4.制度共建:围绕群体性事件相关信息建立数据预警制度
依托大数据开展群体性事件预警需要良好的制度作保障。第一,建立完善的民众网络参与制度,促进网络表达的理性、规范。民众表达出的意愿和诉求是群体性事件技术预警的基础数据来源,也只有表达出来的需求才能被发现、被关注,进而被实现。一方面,鼓励民众表达,减少沉默压抑。“不在沉默中爆发,就在沉默中灭亡”,民众的表达不仅使其被了解,增加了实现的可能,也有助于其宣泄情绪;另一方面,减少民众无理性的失范表达,失范表达影响了对民众真实信息的了解、妨碍了数据分析与形势研判的科学性,因此民众网络参与需要建立完备的制度。第二,数据搜集、分析和使用制度。涵盖实时数据、案例经验、知识技术的大数据共享的有序展开是群体性事件数据预警的前提,为此需要建立健全大数据共享制度。打破不同主体间的信息壁垒,实现数据协同;推进案例库建设,建立案例应用、辅助决策技术,学习、交流、分享群体性事件预警经验;普及群体性事件预警的基础常识,学习专业化的数据预警技术,培养拥有良好的数据预警技能的专业队伍。第三,以网络化的制度保证群体性事件预警决策的执行落地。基于互联网的数据运算、案例推演和知识辅助,使群体性事件预警决策的科学性有据可循。决策执行的好坏直接影响着预警决策的整体社会效果,预警不力,反而导致群体性事件规模扩大、抗争烈度增加,影响政府的社会公信力和预警信心。
5.环境共建:净化网络媒体生态,减少负面刺激、引导与示范
互联网为信息的流通和传播提供了很大便捷,而网络信息流通和传播中存在的噪音会对网络秩序的维护带来巨大干扰。这些噪音分为两类,一类是有预谋的网络谣言,另一类是无意识的刺激信息。这两类噪音最容易在风险集中区域产生,并借助互联网迅速繁殖和传播。群体性事件作为社会风险寄居、社会矛盾聚集的重要表现形式,以此为中心极易产生有意识或者无意识的干扰性信息,并在人们的自我保护心理之下迅速传播。这些信息对人们的事实判断、情绪反应和行动选择产生影响,引发群体性事件发生。加强互联网信息规约,净化网络媒体生态,减少网络谣言对社会民众的刺激,规避负面信息的不良引导和示范,搭建一个理性表达、中立判断、客观评析、正面引导的信任型网络空间环境。
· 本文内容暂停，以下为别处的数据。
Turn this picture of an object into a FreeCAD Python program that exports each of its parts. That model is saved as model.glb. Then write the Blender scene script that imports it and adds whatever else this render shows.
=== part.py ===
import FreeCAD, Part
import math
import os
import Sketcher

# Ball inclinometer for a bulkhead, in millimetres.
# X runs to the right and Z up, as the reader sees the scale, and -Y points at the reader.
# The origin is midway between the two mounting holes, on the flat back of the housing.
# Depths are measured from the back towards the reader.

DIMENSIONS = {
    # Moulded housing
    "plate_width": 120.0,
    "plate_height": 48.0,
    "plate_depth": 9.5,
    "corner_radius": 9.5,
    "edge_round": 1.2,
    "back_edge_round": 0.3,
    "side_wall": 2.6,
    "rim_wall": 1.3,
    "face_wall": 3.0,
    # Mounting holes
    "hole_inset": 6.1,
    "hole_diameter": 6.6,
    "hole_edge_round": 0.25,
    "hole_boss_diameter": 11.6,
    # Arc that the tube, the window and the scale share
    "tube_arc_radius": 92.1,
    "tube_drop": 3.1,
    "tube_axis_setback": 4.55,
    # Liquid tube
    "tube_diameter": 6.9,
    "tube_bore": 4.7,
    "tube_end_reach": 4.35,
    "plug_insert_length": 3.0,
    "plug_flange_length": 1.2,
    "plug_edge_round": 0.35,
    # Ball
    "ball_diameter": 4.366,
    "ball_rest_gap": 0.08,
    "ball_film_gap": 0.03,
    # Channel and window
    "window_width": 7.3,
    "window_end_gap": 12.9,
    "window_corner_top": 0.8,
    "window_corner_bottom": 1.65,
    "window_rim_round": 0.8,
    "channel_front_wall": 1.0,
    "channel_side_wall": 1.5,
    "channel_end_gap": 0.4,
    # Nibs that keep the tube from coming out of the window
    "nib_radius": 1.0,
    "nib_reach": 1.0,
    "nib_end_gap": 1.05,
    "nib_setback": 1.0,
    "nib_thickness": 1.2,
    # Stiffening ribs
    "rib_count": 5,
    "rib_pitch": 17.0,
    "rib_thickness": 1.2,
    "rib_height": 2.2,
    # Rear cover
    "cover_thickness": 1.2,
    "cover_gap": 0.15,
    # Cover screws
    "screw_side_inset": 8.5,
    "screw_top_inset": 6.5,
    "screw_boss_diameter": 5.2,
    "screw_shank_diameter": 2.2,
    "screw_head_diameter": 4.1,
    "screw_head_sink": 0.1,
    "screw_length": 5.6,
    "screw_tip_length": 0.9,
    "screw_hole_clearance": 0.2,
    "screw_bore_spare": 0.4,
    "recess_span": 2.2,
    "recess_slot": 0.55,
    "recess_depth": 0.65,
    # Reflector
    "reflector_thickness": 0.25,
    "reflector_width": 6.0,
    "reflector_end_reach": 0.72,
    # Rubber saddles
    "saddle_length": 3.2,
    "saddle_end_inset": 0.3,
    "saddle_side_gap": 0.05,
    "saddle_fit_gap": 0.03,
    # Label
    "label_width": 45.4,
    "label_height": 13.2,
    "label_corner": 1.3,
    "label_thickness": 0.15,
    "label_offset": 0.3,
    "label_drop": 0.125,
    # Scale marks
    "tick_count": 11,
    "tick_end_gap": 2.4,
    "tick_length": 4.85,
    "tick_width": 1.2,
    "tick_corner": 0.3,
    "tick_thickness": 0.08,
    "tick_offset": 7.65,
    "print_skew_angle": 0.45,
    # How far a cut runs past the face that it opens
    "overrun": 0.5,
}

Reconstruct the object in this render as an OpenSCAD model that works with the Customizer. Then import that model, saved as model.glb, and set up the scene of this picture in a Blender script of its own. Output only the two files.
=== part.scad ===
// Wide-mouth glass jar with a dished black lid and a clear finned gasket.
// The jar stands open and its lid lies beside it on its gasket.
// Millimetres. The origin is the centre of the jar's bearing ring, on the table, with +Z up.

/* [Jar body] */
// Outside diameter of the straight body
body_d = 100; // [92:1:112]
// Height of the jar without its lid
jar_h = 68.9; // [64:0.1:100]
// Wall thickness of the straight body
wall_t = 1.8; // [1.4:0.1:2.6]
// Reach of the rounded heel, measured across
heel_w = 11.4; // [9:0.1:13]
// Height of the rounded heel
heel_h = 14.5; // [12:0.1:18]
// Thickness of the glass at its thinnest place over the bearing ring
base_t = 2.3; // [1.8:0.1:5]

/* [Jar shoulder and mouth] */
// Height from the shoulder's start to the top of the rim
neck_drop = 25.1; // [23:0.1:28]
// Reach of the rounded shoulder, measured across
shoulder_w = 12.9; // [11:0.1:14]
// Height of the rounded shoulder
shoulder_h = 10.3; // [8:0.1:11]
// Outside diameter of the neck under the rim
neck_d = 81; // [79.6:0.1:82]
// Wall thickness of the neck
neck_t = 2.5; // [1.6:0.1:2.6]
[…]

总之,融合不同地域、不同领域、不同部门相对分割的数据资源,依托大数据支持,群体性事件预警需在国家安全总体治理框架下,将技术与管理相结合,数据与社会相融合,融社会管理于数据技术之中,用数据技术提高管理效率,在数据、经验与知识的共享和制度、环境的共建中推进群体性事件预警的智能决策,在多元协同的社会综合治理中实现群体性事件的精准预警、科学防范。
注释:
① 《社科院统计14年间群体性事件:广东居首》,《新京报》2014年2月26日,有阐述:各个省份中,广东以占全国总数30.7%的比例居首,著名的乌坎事件、陆丰事件都发生于广东。
② 《舆情观察:上半年群体性事件频现 舆情有何新特点?》,人民网2016年7月12日,http://yuqing.people.com.cn/n1/2016/0712/c364391-28546956.html,有阐述:劳资纠纷是2016年上半年导致群体性事件发生的最多见触发因子,包括降薪、欠薪、裁员和补偿等问题,涉及群体广泛,包括工人、教师、护士等,反映出经济下行压力加大、社会矛盾突出的情况。
③ 于建嵘:《有一种“抽象愤怒”》,《南风窗》2009年第18期。“抽象愤怒”意为:不特定人因不特定之事引发的普遍和长期的愤怒。与愤怒爆发、愤怒表达相对应,是一种隐性的愤怒。